Between 1998 and 2000, Nunnally spent much of his time within the New York Mets organization, including extended periods at the Triple-A level, while continuing to move between the major and minor leagues. His offensive production during these seasons kept him in consistent consideration for major-league call-ups. During the 2000 season, he received national attention during New York Mets spring training, with media coverage highlighting his hitting performance and potential role on the major-league roster.

Throughout his Major League tenure, Nunnally experienced frequent roster movement, including late-season transactions and assignments, reflecting common roster management practices of the era.

In 2005, Nunnally received a 15-game suspension following a positive test for furosemide, a prescription diuretic that he had been medically prescribed; the test was administered prior to his assignment to the Indianapolis Indians, though the results were reported while he was playing for the club. He later returned following the suspension and continued his career in the minor leagues.

=== Minor League career ===

Across his minor-league career, which extended through 2005, Nunnally played primarily at the Double-A and Triple-A levels within the Cleveland Indians, Kansas City Royals, Cincinnati Reds, New York Mets, and Pittsburgh Pirates organizations.
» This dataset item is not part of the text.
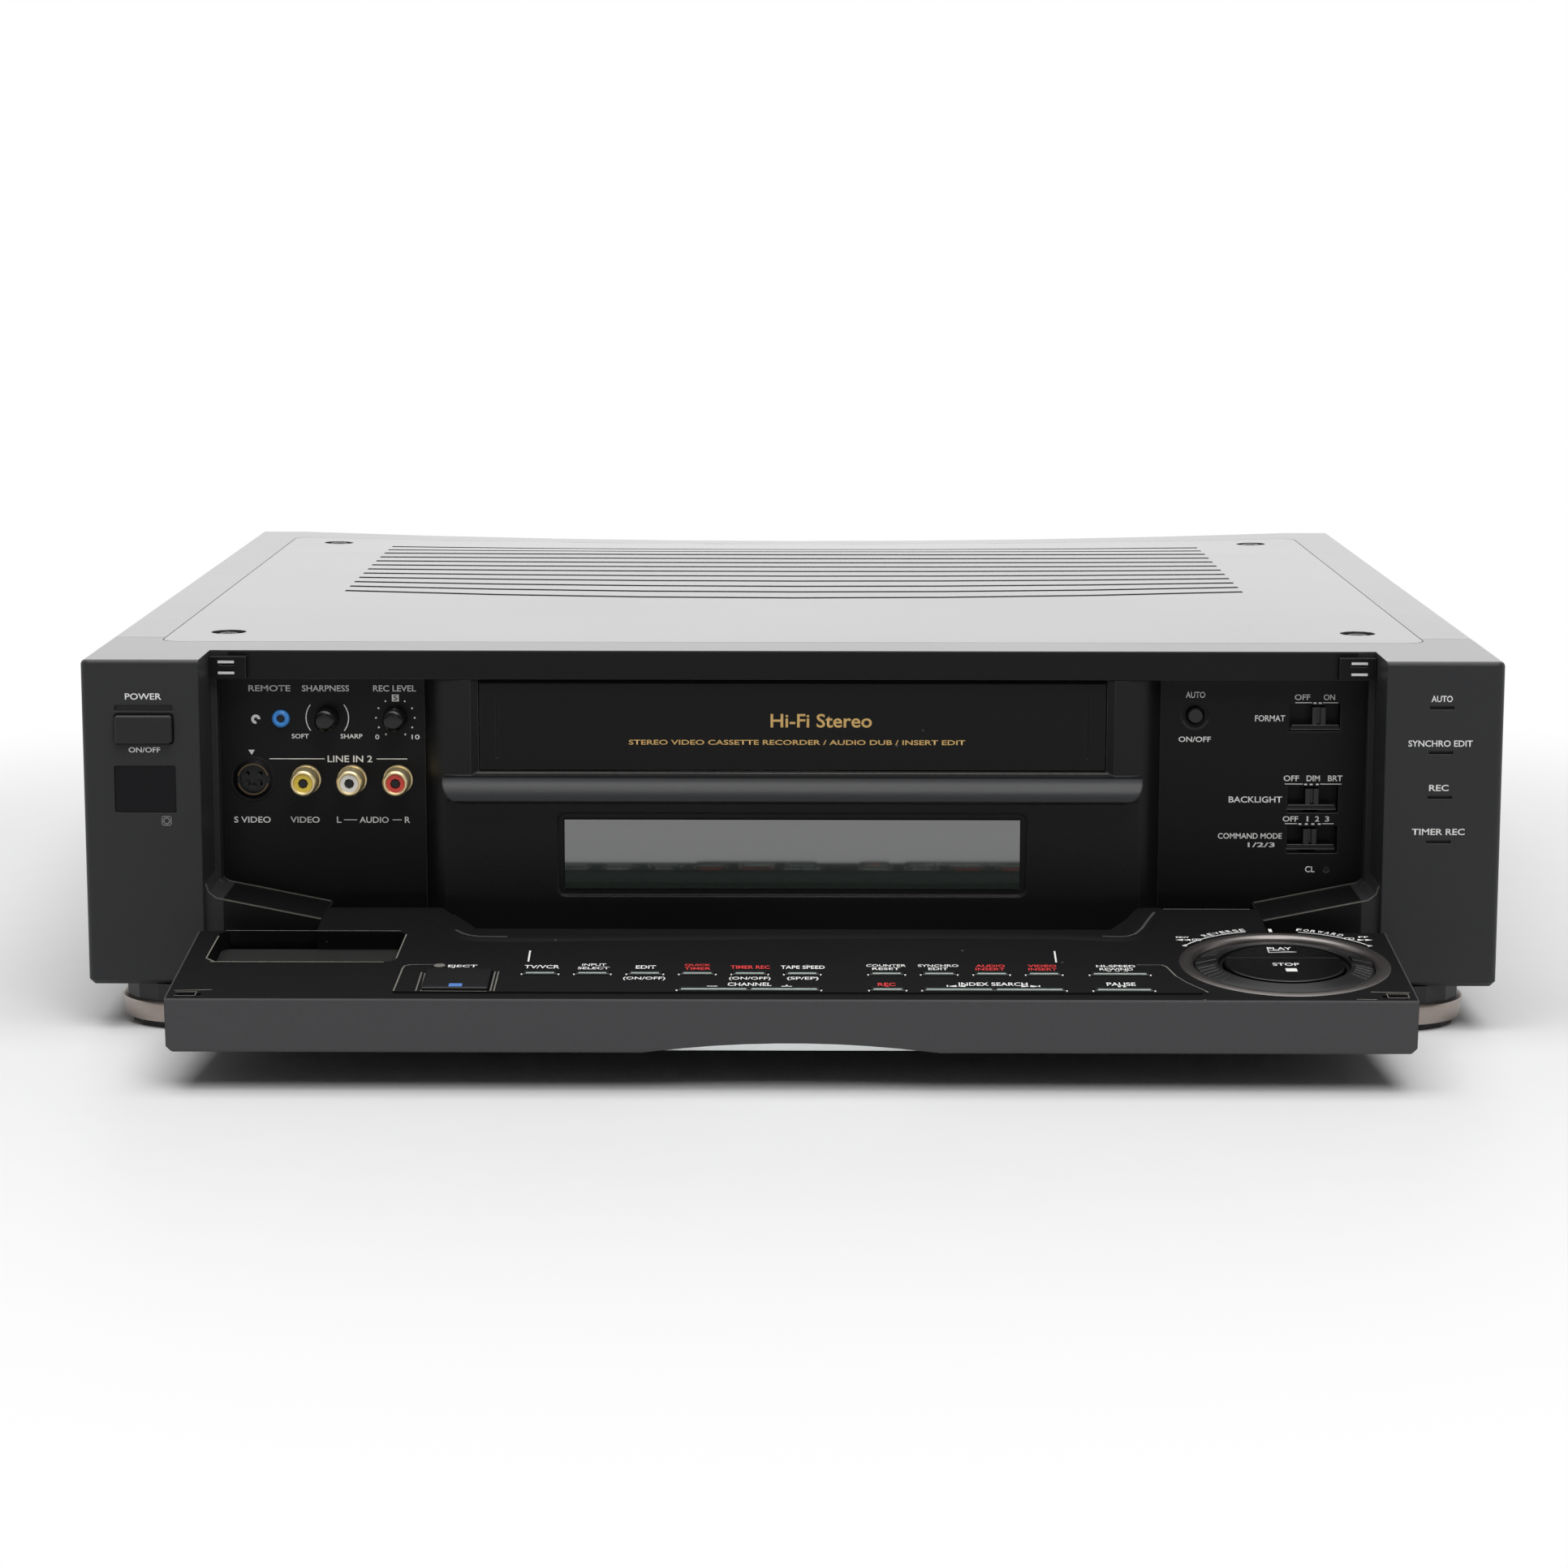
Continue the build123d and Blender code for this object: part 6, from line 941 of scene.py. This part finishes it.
for side in (-1, 1):
    outward = Matrix.Rotation(math.radians(90 * side), 4, "Y")
    for y in (90.0, 340.0):
        add_lathe("solid_screws", at(on_top(36.0), side * SIDE_SEAT, y) @ outward, SIDE_SCREW, 32)
FOOT_RING = [(16.2, 2.05), (20.6, 2.05), (21.1, 2.3), (21.9, 7.6), (21.7, 8.2), (21.0, 8.45), (16.2, 8.45)]
group("solid_foot_rings", FOOT_METAL, "machine")
for x in (-186.0, 186.0):
    for y in (20.0, 360.0):
        add_lathe("solid_foot_rings", at(on_top(0), x, y), FOOT_RING, 72)

# ------------------------------------------------------------------ rear lettering
REAR = facing_rear(REAR_Y)
group("rear_words", PRINT, "machine")
for text, x, z, width, height in (("LINE IN", -100.0, 66.5, 14.0, 2.2), ("LINE OUT", -68.0, 66.5, 16.0, 2.2),
                                  ("VIDEO", -45.0, 38.0, 9.0, 1.8), ("AUDIO", -45.0, 54.0, 9.0, 1.8),
                                  ("AC IN", -186.0, 44.0, 10.0, 2.2)):
    add_word("rear_words", REAR, text, (x, z), width, height)

set_words()
PIECES = make_pieces()
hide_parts("rca_jacks")
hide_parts("dial_bezel")
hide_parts("shuttle_ring")
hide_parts("play_button")
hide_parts("stop_button")
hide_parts("control_socket")
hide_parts("sharpness_knob")
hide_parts("level_knob")
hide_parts("case_screws")
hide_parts("foot_rings")

# ------------------------------------------------------------------ floor, light, camera
FLOOR_HALF = 6.0
# the floor turns into plain white between these distances from the middle, in metres
FADE_START = 0.27
FADE_END = 0.6
floor_mesh = bpy.data.meshes.new("floor")
corners = [(-FLOOR_HALF, -FLOOR_HALF, 0), (FLOOR_HALF, -FLOOR_HALF, 0), (FLOOR_HALF, FLOOR_HALF, 0),
           (-FLOOR_HALF, FLOOR_HALF, 0)]
floor_mesh.from_pydata(corners, [], [(0, 1, 2, 3)])
floor = bpy.data.objects.new("floor", floor_mesh)
bpy.context.scene.collection.objects.link(floor)
paper = surface("floor_white", (0.82, 0.82, 0.825), vary=0.012, grain=60, bump=0.0, blotch=2)
floor_mesh.materials.append(paper)
tree = paper.node_tree
reach = tree.nodes.new("ShaderNodeVectorMath")
reach.operation = "LENGTH"
tree.links.new(tree.nodes.new("ShaderNodeTexCoord").outputs["Object"], reach.inputs[0])
fade = mapped(tree, reach.outputs["Value"], FADE_START, FADE_END, smooth=True)
ray = tree.nodes.new("ShaderNodeLightPath").outputs
seen = joined(tree, "MAXIMUM", ray["Is Camera Ray"], ray["Is Glossy Ray"])
mixed = tree.nodes.new("ShaderNodeMixShader")
tree.links.new(joined(tree, "MULTIPLY", fade, seen), mixed.inputs[0])
tree.links.new(tree.nodes["Principled BSDF"].outputs["BSDF"], mixed.inputs[1])
tree.links.new(tree.nodes.new("ShaderNodeEmission").outputs["Emission"], mixed.inputs[2])
tree.links.new(mixed.outputs["Shader"], tree.nodes["Material Output"].inputs["Surface"])
floor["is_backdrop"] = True

# The camera sees a white world, and so does light that passes through a pane. Other light gets a dim one,
# and reflections see it brighten from the front, where the photo shows a dark room, to the back.
DIFFUSE_STRENGTH = 0.13
ROOM_STRENGTH = 0.12
world = bpy.data.worlds.new("studio")
bpy.context.scene.world = world
world.use_nodes = True
tree = world.node_tree
background = tree.nodes["Background"]
background.inputs["Color"].default_value = (1, 1, 1, 1)
ray = tree.nodes.new("ShaderNodeLightPath").outputs
seen = joined(tree, "MAXIMUM", ray["Is Camera Ray"], ray["Is Transmission Ray"])
parts = tree.nodes.new("ShaderNodeSeparateXYZ")
tree.links.new(tree.nodes.new("ShaderNodeTexCoord").outputs["Generated"], parts.inputs["Vector"])
mirrored = tree.nodes.new("ShaderNodeMix")
tree.links.new(ray["Is Glossy Ray"], mirrored.inputs[0])
mirrored.inputs[2].default_value = DIFFUSE_STRENGTH
room = mapped(tree, parts.outputs["Y"], -0.5, 0.2, ROOM_STRENGTH, 1.0, smooth=True)
tree.links.new(room, mirrored.inputs[3])
tree.links.new(joined(tree, "MAXIMUM", seen, mirrored.outputs[0]), background.inputs["Strength"])


def softbox(name, place, aim, width, energy):
    light = bpy.data.lights.new(name, "AREA")
    light.shape = "RECTANGLE"
    light.size = width
    light.size_y = width * 0.7
    light.energy = energy
    lamp = bpy.data.objects.new(name, light)
    lamp.location = place
    lamp.rotation_euler = (Vector(aim) - Vector(place)).to_track_quat("-Z", "Y").to_euler()
    bpy.context.scene.collection.objects.link(lamp)


softbox("overhead", (0.0, -0.4, 1.7), (0, -0.4, 0), 1.9, 27)
softbox("front", (0.55, -2.2, 2.6), (0, 0, 0.05), 1.6, 34)

# the photo's camera: focal length in the photo's pixels, angles, and the eye in metres from the bezel
PHOTO_WIDTH = 1932
FOCAL_PIXELS = 4715.1
SENSOR_WIDTH = 36.0
PITCH = math.radians(9.3695)
YAW = math.radians(0.2611)
ROLL = math.radians(0.0578)
EYE = Vector((0.00275, -1.1432 + FRONT / 1000, 0.2651))
ahead = Vector((-math.sin(YAW) * math.cos(PITCH), math.cos(YAW) * math.cos(PITCH), -math.sin(PITCH)))
right = Vector((math.cos(YAW), math.sin(YAW), 0))
above = right.cross(ahead)
across = right * math.cos(ROLL) + above * math.sin(ROLL)
upward = above * math.cos(ROLL) - right * math.sin(ROLL)
camera_data = bpy.data.cameras.new("camera")
camera_data.sensor_width = SENSOR_WIDTH
camera_data.lens = FOCAL_PIXELS / PHOTO_WIDTH * SENSOR_WIDTH
camera_data.clip_start = 0.01
camera = bpy.data.objects.new("camera", camera_data)
basis = Matrix((across, upward, -ahead)).transposed().to_4x4()
basis.translation = EYE
camera.matrix_world = basis
bpy.context.scene.collection.objects.link(camera)
bpy.context.scene.camera = camera
bpy.context.scene.view_settings.view_transform = "Standard"

low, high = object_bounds()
At the upper levels of the minor leagues, he was regularly utilized in everyday roles and remained in frequent consideration for major-league call-ups.

Over the course of his minor-league career, Nunnally appeared in more than 1,300 games and recorded over 200 home runs, totals that substantially exceeded his Major League Baseball power output and reflected his sustained run production and middle-of-the-order usage at the highest levels of the minor leagues.

=== International career ===

In addition to his Major League and minor league career, Nunnally played professionally in international leagues, including stints in Japan and Latin America. His international experience extended his playing career and allowed him to compete in different professional baseball environments, where veteran hitters are often relied upon for offensive production and leadership.

==Coaching career==
Following his professional playing career, Nunnally transitioned into coaching and player development roles within professional baseball organizations. During the early stages of his coaching career, he worked at both the Major League and minor league levels with several organizations, including the Los Angeles Angels, Cleveland Indians, Toronto Blue Jays, and Boston Red Sox.

His coaching philosophy was shaped by the veteran players and coaches he worked alongside throughout his professional career, with an emphasis on preparation, offensive approach, and in-game adjustment.

While with the Los Angeles Angels, Nunnally worked in a roving instructional role focused on outfield play and baserunning, operating across multiple levels of the organization to support player development and on-field instruction.

With the Cleveland Indians, Nunnally worked as a Major League hitting coach, contributing to offensive preparation and in-game hitting instruction at the major-league level.

He later held coaching and instructional roles within the Toronto Blue Jays and Boston Red Sox organizations, working in player development capacities that emphasized hitter preparation and offensive instruction at the professional level.

In 2019, Nunnally joined the Pittsburgh Pirates organization in player development roles at the upper levels of the minor leagues. He worked as the hitting coach for the Altoona Curve, the Pirates’ Double-A affiliate, during the 2020 season. In 2021, he moved to the Indianapolis Indians, the Pirates’ Triple-A affiliate, where he continued as hitting coach. Nunnally returned to Altoona in 2022 and remained with the Curve as hitting coach through the 2023 season, also contributing to outfield instruction during his tenure.

During his time with the Pirates organization, Nunnally was referenced in media coverage discussing offensive instruction and player development involving professional players at both the minor-league and major-league levels.

In 2025, Nunnally managed the West Virginia Black Bears of the MLB Draft League. The Black Bears won the 2025 MLB Draft League championship, defeating the State College Spikes in the title game.